A whole week passed waiting for the sun to shine over the peninsula of Kamchatka in the Russian Far East. Day in day out, the sky was choked by a thick mass of grey clouds, not allowing for the helicopter we’ve been so eagerly waiting to take us to Kurile Lake on the southernmost tip of Kamchatka to fly. After all, on yet another gloomy morning, we joined together with a group of nice folks at the headquarters of the Kurile Lake Reserve in Elizovo, bound to undertake the trip over land. It was a long, exhausting, fascinating trip.
We stacked the backpacks and all the rest of the stuff up as steadily as possible in the back of that off-road lorry on which we were to undertake the trip. Then, seven people, we also jumped in and somehow fitted on the two narrow benches on either side. The way we ended up squeezedly crammed with each other and the luggage reminded me of transportation in Africa – only the goats and chickens were missing. All was ready. We set off at 8:30 am.
We took the road leading west from Elizovo. It was not a road in the full sense imagined by the average person of the modern era developed world, but it was still mostly asphalted and the areal sum of its level surface counted to more than the total area of the potholes. We made a stop for some pies and a cup of tea, and a couple of more cigarette breaks, and some 200 km later we reached the end of the road on Kamchatka’s west coast. There started the hardest and most picturesque part of the trip.
We drove on a dirt road along a narrow, straight strip of land between the Protoka River estuary and the Sea of Okhotsk. There was something reminiscent of a town along the way: a perfect representation of Soviet decadence. I kept gazing out of the window during the entire way: the distant, grey oceanic horizon; and the putrefied wooden and rusted metallic shipwrecks, and the rotting whale carcasses scattered across the wide, black-sanded beach.
A little before the end of the land strip, we came to a halt beside the estuary shore. There was a floating platform attached to a motorized boat moored on the opposite bank, responsible for carrying across the sparse passing-by traffic. The vessel’s operator was apparently dozing off and took him a while to proceed towards our part.
On the other side, signs of civilization became really scarce. Our truck kept moving slowly but steadily, bumping up and down on the rough, muddy track. Inside the cabin, we were at times bouncing up to half a meter off the bench, marginally saving our heads from hitting the ceiling. Objects were flying freely across the cabin’s dimensions, and yolk of broken eggs was dribbling down from various surfaces. All around, vast expanses of tundra with no one but solitary bears roaming through them.
Then our course got interrupted again by a water mass. We reached the point where Golygino and Opala rivers meet with each other shortly before they jointly pour into the ocean. While waiting for the small ro-ro, we got to see a few seals sluggishly swimming down the stream, at times raising their heads above the surface to briefly examine the atmospheric world and marvel at its complex beauty, and then diving again in the obscurity of their aquatic netherworld.
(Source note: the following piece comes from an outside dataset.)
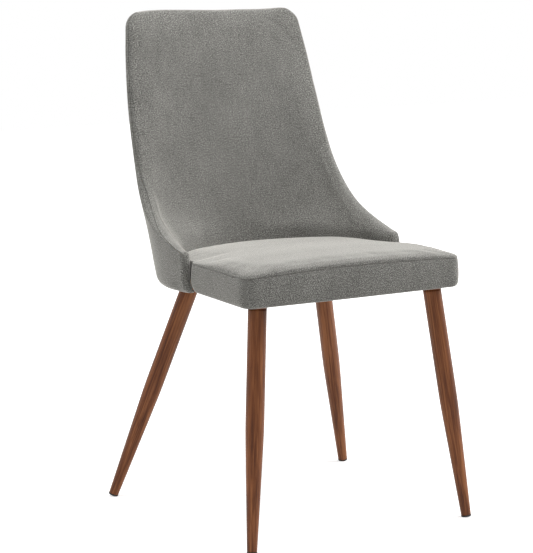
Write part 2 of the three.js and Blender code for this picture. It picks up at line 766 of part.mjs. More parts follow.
// Collar welded under the plate, hiding the cut end of the tube
function addCollar(station) {
  const r = collarDiameter / 2, low = (legDiameter / 2) * 1.12;
  const axis = station.top.clone().sub(station.foot);
  const at = (z) => station.foot.clone().addScaledVector(axis, z / undersideHeight);
  const ring = (radius, z) => {
    const centre = at(legTopHeight), loop = [];
    for (let i = 0; i < 24; i++) {
      const angle = (i / 24) * Math.PI * 2;
      loop.push([centre.x + radius * Math.cos(angle), centre.y + radius * Math.sin(angle), z]);
    }
    return loop;
  };
  const loops = [ring(low, collarBottom), ring(r, collarBottom + collarHeight * 0.55), ring(r, collarTop)];
  addPiece(`leg_collar_${station.label}`, loftLoops(loops), walnutFilm, 0.4, 0.2);
}

// Leg axis with its square-cut foot resting on the tilted glide
function legFrame(station) {
  const axis = station.top.clone().sub(station.foot).normalize();
  const glideRadius = footDiameter / 2 + gap;
  const tilt = Math.acos(axis.z);
  const lift = glideRadius * Math.sin(tilt) - glideFlat;
  const base = station.foot.clone().addScaledVector(axis, lift / axis.z);
  const turn = new THREE.Quaternion().setFromUnitVectors(new THREE.Vector3(0, 0, 1), axis);
  const side = new THREE.Vector3(1, 0, 0).applyQuaternion(turn);
  const across = new THREE.Vector3(0, 1, 0).applyQuaternion(turn);
  return { axis, base, side, across, glideRadius };
}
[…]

We boarded and started floating downstream the Opala River, at first, and upstreams the Golygino thereafter. In the meanwhile, we got to wonder at a couple of large seal colonies established on the skerries by the rivers’ estuary. That was the first time I was seeing seals in the wild and I was seeing them in the hundreds. Most of them must have been done with the day’s foraging and were lazily lying on the rocks, doing nothing but being aware of their existence. Still many were gliding about around the islets. Large numbers of eagle-sized gulls shared the same habitats with the seals and were flying around, occasionally piercing the air with their screeches.
We debarked on the other side and continued on our way. One more river crossing and many miles of rough drive through the immense tundra later, we reached Ozornaya River. We didn’t cross this one but left the coast and drove east into the hinterland along with the river. Some 30 more km was all we could drive.
We unloaded all our stuff from the lorry and got to wait by the riverbank. It was dusk by then. The smoothly flowing surface of the river was darkening tint after tint. Eventually, in slight contrast with the river surface, the silhouette of a boat appeared from the curve ahead, effortlessly advancing downstream towards our part. We quickly cluttered up the small vessel with all the luggage. It turned around and started on its toilsome way back to the lake against the current.
Our way was to be more toilsome. It was already as dark as it can get. We took our torches out and started munching the 15 remaining km to the shore of Kurile Lake. It was a long but profoundly pleasant way. The silhouettes of the tall mountains and volcanoes all around were still distinct from the sky. The sky, given the area’s extreme remoteness from civilization, was flooded with countless clusters of bright stars. Every so often, a bear or another appeared within the reach of our torches, meeting our boisterous marching with alarmed fleeing.
It was well past midnight when we finally made it to Ozornzya Ranger Station on the west shore of Kurile Lake: one of the most ecologically unique places on the planet: where we were bound to spend the next month to come isolated from civilization.